Math 122 - Exam 6 (11.2 - 11.7)

1. Classify the sequence as eventually increasing or eventually decreasing. 3 parts.
1. Use the difference of two consecutive terms
2. Use the ratio of two consecutive terms
3. Use the first derivative test
2. Find the sum of the infinite geometric series. 1 part.
3. Classify each series as absolutely convergent, conditionally convergent, or divergent. Give a justification in each part. Your justification can be informal (it looks like a p-series with p > 1). 10 parts.
4. Identify the convergence or divergence test best described. There is some statement made which is unique to one of the tests. Each test is only used once. Know the divergence test, p-series test, integral test, comparison test, ratio test, root test, limit comparison test, alternating series test, ratio test for absolute convergence (no, the answers aren't in that order). 8 parts.

Notes:

• NO CALCULATORS!
• All problems for questions 1, 2, and 3 are directly from the text and are (as far as I know) even.
• Problems 1, 2, and 3 are 6 points for each part (84 points)
• Problem 4 is 2 points per part (16 points)
• In problem 1, four of the six points are for correctly identifying the sequence as increasing or decreasing.
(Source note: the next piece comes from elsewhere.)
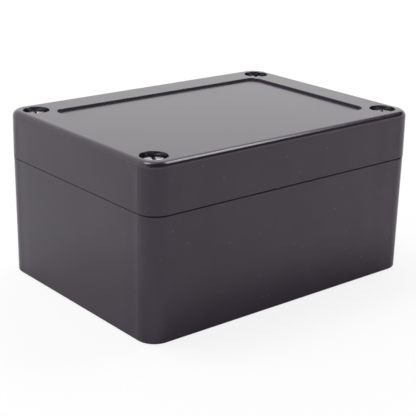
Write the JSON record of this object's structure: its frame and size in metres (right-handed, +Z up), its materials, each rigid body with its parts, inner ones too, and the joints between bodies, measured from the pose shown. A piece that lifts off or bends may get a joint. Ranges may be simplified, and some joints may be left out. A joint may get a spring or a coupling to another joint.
{
  "type": "plastic project box",
  "caption": "Sealed plastic project box: deep base, screwed lid with a recessed panel, rim gasket, brass inserts, and wall mounting holes outside the seal.",
  "frame": {"origin": "on the underside of the base, under the middle of the box, at the height of the surface it stands on", "axes": "+X along the long side, +Y along the short side, +Z up through the lid"},
  "size_m": [0.11, 0.08, 0.056],
  "materials": {
    "housing": "satin moulded ABS, charcoal black",
    "seal": "soft black rubber",
    "insert": "turned and knurled",
    "screw": "bright plated steel"
  },
  "bodies": {
    "base": {"base": "housing", "insert_1": "insert", "insert_2": "insert", "insert_3": "insert", "insert_4": "insert"},
    "lid": {"lid": "housing", "gasket": "seal"},
    "screw_1": {"lid_screw_1": "screw"},
    "screw_2": {"lid_screw_2": "screw"},
    "screw_3": {"lid_screw_3": "screw"},
    "screw_4": {"lid_screw_4": "screw"}
  },
  "joints": [
    {"name": "lid_lift", "type": "slide", "parent": "base", "child": "lid", "axis": [0, 0, 1], "range_m": [0, 0.06]},
    {"name": "screw_1_out", "type": "slide", "parent": "lid", "child": "screw_1", "axis": [0, 0, 1], "range_m": [0, 0.009]},
    {"name": "screw_2_out", "type": "slide", "parent": "lid", "child": "screw_2", "axis": [0, 0, 1], "range_m": [0, 0.009]},
    {"name": "screw_3_out", "type": "slide", "parent": "lid", "child": "screw_3", "axis": [0, 0, 1], "range_m": [0, 0.009]},
    {"name": "screw_4_out", "type": "slide", "parent": "lid", "child": "screw_4", "axis": [0, 0, 1], "range_m": [0, 0.009]}
  ]
}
The other two points are for using the correct technique.
• In problem 3, four of the six points are for identifying the convergence or divergence correctly. The other two points are for providing a correct justification.
• You may use note cards with the convergence tests written on them. Each note card may only contain one test and may not contain any worked out examples. It may contain the notes about the usage of the test.